Task directions -> Your task is to quote the material that follows, in full and exactly.

□ □ □

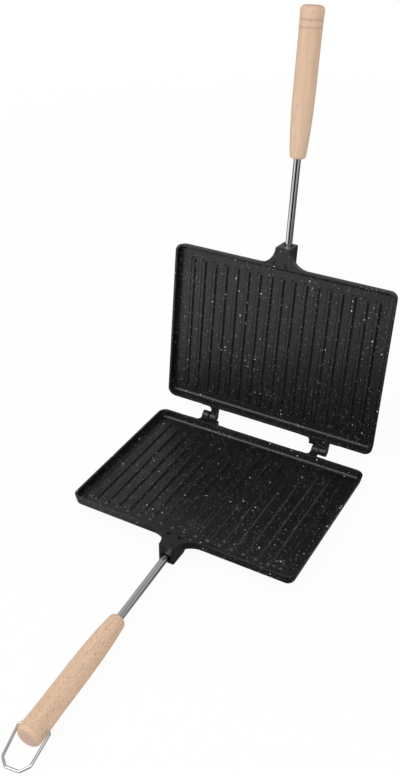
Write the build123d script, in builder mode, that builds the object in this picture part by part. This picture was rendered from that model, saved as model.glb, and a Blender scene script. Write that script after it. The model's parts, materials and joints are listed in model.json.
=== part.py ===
"""Double-sided hinged grill pan (pie iron) with steel rods, turned wooden handles and a wire bail.

Millimetres, +Z up. The origin is the centre of the lower pan's flat underside. X runs along
the hinge, +Y points to the hinge and -Y to the handles. The lower pan lies flat and the upper
pan stands open against its stop.

Both castings are the same shape. The upper one is the lower one turned face down about the
hinge line and then swung open, so every upper piece is made in the lower place and moved.
"""
import os
from math import cos, radians, sin, tan

from build123d import *

# Pan
PAN_WIDTH = 240.0
PAN_DEPTH = 178.0
PAN_HEIGHT = 12.0
PAN_CORNER = 9.0
RIM_WIDTH = 2.6
RIM_ROUND = 0.5
OUTER_DRAFT = 11.0
UNDER_ROUND = 5.0
CAVITY_DEPTH = 8.0
INNER_DRAFT = 15.0
FLOOR_FILLET = 3.5

# Grill ribs
RIB_COUNT = 17
RIB_PITCH = 12.67
RIB_WIDTH = 5.8
RIB_HEIGHT = 1.5
RIB_DRAFT = 45.0
RIB_ROUND = 0.9
RIB_END_MARGIN = 13.6

# Hinge
OPEN_ANGLE = 96.5
PAN_GAP = 0.3
HINGE_REACH = 11.2
HINGE_END_X = 73.0
KNUCKLE_WIDTH = 7.5
KNUCKLE_RADIUS = 5.0
LUG_SIDE_GAP = 1.0
LUG_WIDTH = 7.5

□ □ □

Final answer ->
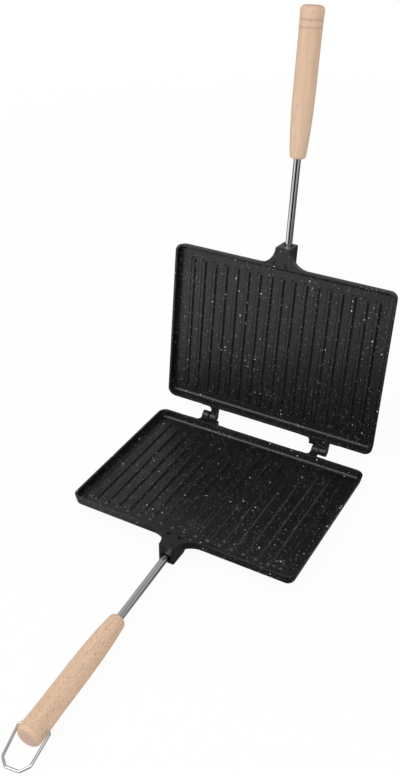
Write the build123d script, in builder mode, that builds the object in this picture part by part. This picture was rendered from that model, saved as model.glb, and a Blender scene script. Write that script after it. The model's parts, materials and joints are listed in model.json.
=== part.py ===
"""Double-sided hinged grill pan (pie iron) with steel rods, turned wooden handles and a wire bail.

Millimetres, +Z up. The origin is the centre of the lower pan's flat underside. X runs along
the hinge, +Y points to the hinge and -Y to the handles. The lower pan lies flat and the upper
pan stands open against its stop.

Both castings are the same shape. The upper one is the lower one turned face down about the
hinge line and then swung open, so every upper piece is made in the lower place and moved.
"""
import os
from math import cos, radians, sin, tan

from build123d import *

# Pan
PAN_WIDTH = 240.0
PAN_DEPTH = 178.0
PAN_HEIGHT = 12.0
PAN_CORNER = 9.0
RIM_WIDTH = 2.6
RIM_ROUND = 0.5
OUTER_DRAFT = 11.0
UNDER_ROUND = 5.0
CAVITY_DEPTH = 8.0
INNER_DRAFT = 15.0
FLOOR_FILLET = 3.5

# Grill ribs
RIB_COUNT = 17
RIB_PITCH = 12.67
RIB_WIDTH = 5.8
RIB_HEIGHT = 1.5
RIB_DRAFT = 45.0
RIB_ROUND = 0.9
RIB_END_MARGIN = 13.6

# Hinge
OPEN_ANGLE = 96.5
PAN_GAP = 0.3
HINGE_REACH = 11.2
HINGE_END_X = 73.0
KNUCKLE_WIDTH = 7.5
KNUCKLE_RADIUS = 5.0
LUG_SIDE_GAP = 1.0
LUG_WIDTH = 7.5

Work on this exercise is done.